**Information given**
= = = = =
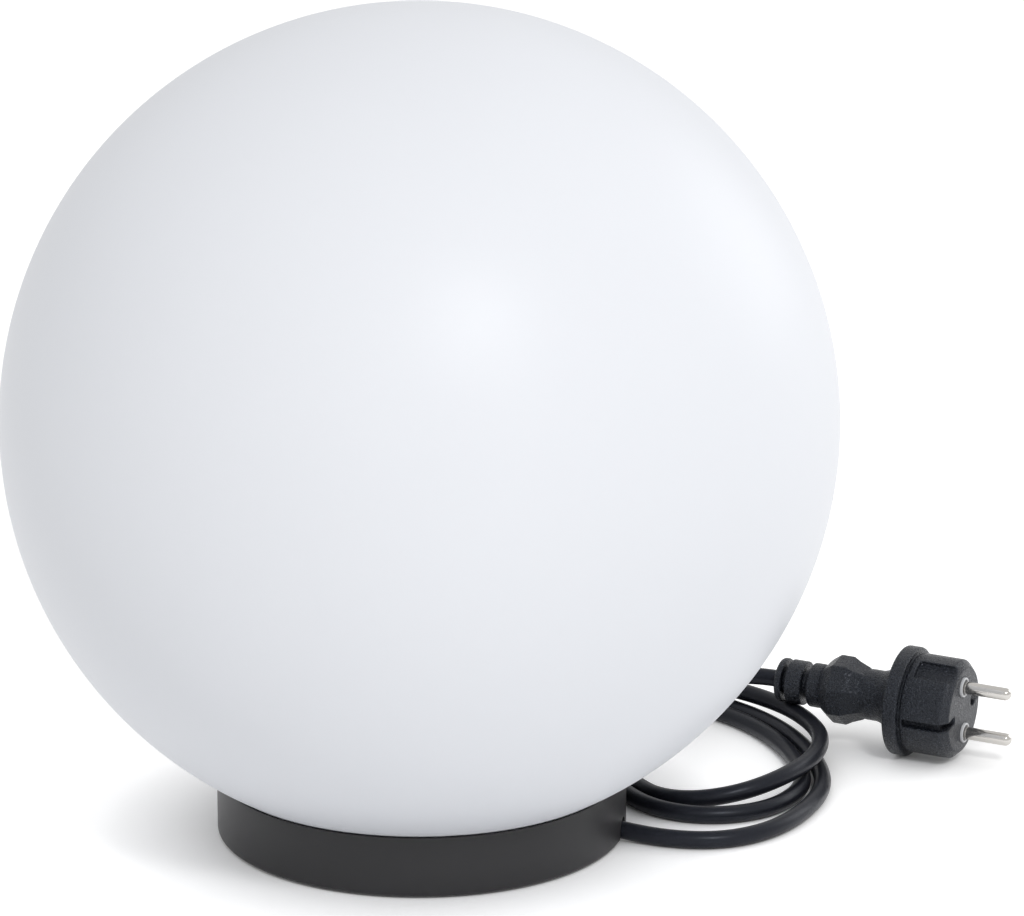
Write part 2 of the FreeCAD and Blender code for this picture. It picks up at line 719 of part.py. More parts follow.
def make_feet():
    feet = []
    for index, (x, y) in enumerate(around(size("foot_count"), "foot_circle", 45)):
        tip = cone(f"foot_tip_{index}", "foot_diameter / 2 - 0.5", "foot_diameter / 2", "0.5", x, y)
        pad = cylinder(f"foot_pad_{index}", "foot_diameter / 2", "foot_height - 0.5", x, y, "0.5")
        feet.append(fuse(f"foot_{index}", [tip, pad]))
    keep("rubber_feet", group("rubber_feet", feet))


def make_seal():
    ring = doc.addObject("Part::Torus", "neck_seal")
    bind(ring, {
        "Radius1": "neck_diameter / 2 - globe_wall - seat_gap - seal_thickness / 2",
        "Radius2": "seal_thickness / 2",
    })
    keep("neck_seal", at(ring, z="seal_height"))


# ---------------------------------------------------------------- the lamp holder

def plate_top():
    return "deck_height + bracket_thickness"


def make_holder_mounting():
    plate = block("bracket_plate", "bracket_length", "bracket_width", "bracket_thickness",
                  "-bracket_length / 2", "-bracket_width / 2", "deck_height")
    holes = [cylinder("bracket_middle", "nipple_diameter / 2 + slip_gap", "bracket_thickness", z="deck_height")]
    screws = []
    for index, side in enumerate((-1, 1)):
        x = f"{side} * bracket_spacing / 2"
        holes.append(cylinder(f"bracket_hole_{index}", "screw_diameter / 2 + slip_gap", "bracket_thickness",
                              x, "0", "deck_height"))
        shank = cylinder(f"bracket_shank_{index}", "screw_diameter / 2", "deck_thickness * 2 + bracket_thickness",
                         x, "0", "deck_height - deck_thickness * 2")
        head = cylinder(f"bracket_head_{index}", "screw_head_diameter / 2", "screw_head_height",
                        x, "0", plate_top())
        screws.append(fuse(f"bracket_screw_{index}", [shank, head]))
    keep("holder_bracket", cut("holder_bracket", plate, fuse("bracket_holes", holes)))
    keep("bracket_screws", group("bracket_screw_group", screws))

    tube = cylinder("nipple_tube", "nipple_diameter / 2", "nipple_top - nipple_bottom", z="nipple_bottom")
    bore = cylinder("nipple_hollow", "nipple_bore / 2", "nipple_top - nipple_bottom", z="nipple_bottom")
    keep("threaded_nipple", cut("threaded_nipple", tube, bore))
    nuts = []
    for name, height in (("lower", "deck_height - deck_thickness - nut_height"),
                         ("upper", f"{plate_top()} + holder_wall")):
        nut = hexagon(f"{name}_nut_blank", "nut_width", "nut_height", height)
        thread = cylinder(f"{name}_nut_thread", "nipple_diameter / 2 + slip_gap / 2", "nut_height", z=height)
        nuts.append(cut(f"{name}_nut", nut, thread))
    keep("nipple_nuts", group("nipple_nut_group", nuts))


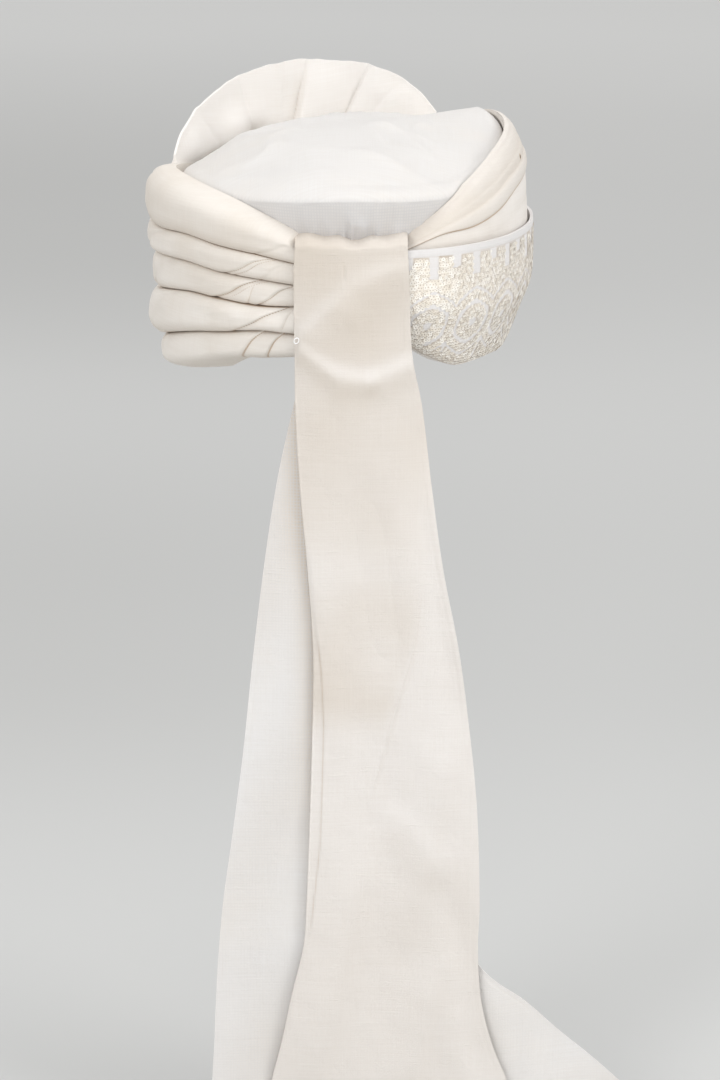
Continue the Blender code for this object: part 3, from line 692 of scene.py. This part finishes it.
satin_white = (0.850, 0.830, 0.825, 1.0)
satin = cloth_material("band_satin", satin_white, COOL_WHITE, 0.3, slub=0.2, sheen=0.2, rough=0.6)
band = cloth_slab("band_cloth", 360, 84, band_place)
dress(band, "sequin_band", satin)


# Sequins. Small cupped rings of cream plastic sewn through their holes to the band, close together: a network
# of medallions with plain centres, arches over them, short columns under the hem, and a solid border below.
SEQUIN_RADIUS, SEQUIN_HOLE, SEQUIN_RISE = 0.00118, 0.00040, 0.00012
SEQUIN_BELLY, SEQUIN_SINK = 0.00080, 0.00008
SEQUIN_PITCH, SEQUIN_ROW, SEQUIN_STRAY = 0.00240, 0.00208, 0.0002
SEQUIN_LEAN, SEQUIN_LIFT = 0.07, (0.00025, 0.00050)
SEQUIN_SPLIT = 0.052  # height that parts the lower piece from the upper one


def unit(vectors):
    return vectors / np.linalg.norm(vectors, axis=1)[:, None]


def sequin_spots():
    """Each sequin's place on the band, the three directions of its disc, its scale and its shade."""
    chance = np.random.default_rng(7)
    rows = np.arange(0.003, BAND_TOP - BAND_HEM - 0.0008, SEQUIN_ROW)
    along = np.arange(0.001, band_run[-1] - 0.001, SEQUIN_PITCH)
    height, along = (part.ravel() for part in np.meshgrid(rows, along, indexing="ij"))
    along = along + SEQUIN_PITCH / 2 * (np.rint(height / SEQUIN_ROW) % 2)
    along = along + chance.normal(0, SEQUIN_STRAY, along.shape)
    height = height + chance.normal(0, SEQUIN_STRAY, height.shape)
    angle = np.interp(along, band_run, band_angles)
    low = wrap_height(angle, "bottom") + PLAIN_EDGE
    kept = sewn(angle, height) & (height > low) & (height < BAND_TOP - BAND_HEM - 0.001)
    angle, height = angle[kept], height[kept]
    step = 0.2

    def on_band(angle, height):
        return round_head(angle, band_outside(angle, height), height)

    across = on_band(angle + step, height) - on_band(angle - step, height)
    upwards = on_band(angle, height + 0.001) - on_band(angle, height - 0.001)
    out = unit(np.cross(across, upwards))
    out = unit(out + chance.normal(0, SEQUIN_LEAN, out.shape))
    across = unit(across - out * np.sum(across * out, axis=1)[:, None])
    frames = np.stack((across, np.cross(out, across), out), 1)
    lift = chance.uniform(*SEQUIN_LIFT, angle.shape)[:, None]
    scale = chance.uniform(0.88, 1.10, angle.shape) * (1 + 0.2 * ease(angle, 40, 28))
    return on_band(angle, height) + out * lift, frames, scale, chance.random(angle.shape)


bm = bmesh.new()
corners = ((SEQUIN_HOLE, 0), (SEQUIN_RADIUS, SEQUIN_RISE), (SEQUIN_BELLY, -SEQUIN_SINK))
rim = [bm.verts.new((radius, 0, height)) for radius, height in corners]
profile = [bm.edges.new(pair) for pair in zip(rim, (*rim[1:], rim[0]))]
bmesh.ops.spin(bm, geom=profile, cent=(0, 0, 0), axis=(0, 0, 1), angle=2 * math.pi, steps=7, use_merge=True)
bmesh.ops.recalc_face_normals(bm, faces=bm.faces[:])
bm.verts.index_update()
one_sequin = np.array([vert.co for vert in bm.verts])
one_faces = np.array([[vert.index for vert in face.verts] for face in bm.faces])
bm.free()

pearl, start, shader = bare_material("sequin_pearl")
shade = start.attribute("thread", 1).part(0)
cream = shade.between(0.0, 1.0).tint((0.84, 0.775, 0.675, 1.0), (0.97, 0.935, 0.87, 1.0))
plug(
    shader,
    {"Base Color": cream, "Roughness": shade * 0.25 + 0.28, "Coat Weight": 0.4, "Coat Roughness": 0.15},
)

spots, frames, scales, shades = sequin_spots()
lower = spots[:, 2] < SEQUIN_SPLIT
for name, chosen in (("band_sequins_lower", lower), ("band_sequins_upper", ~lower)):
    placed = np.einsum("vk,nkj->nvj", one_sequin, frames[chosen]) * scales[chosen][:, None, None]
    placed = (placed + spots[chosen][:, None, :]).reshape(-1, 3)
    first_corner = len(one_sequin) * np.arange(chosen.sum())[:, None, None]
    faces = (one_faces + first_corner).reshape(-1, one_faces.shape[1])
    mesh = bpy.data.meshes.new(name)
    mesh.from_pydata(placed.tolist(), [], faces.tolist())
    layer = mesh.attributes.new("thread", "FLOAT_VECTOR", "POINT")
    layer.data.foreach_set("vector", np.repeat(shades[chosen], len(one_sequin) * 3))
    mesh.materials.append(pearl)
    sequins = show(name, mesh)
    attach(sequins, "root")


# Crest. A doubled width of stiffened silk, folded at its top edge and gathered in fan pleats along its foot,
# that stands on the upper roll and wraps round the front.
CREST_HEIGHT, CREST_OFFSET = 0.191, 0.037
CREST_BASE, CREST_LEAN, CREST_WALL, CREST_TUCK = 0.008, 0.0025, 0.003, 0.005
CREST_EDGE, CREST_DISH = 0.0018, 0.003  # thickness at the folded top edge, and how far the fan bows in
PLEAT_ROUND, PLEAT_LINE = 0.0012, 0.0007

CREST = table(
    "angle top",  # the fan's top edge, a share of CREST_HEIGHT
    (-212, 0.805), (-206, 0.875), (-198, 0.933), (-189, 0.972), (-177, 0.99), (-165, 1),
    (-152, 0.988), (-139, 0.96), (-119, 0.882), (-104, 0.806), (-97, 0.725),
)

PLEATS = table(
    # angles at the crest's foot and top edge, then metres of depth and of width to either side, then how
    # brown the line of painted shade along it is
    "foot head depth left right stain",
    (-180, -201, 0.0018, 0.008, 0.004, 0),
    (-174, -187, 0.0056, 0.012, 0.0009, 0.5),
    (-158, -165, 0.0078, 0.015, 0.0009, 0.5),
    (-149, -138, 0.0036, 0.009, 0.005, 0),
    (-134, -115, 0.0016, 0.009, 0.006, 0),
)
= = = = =
**Work to do**
Everything from the line that contains "Continue the Blender" through the line that contains "return vectors /" is to be transcribed exactly, and nothing outside that range.

**Solution to the problem**
Continue the Blender code for this object: part 3, from line 692 of scene.py. This part finishes it.
satin_white = (0.850, 0.830, 0.825, 1.0)
satin = cloth_material("band_satin", satin_white, COOL_WHITE, 0.3, slub=0.2, sheen=0.2, rough=0.6)
band = cloth_slab("band_cloth", 360, 84, band_place)
dress(band, "sequin_band", satin)


# Sequins. Small cupped rings of cream plastic sewn through their holes to the band, close together: a network
# of medallions with plain centres, arches over them, short columns under the hem, and a solid border below.
SEQUIN_RADIUS, SEQUIN_HOLE, SEQUIN_RISE = 0.00118, 0.00040, 0.00012
SEQUIN_BELLY, SEQUIN_SINK = 0.00080, 0.00008
SEQUIN_PITCH, SEQUIN_ROW, SEQUIN_STRAY = 0.00240, 0.00208, 0.0002
SEQUIN_LEAN, SEQUIN_LIFT = 0.07, (0.00025, 0.00050)
SEQUIN_SPLIT = 0.052  # height that parts the lower piece from the upper one


def unit(vectors):
    return vectors / np.linalg.norm(vectors, axis=1)[:, None]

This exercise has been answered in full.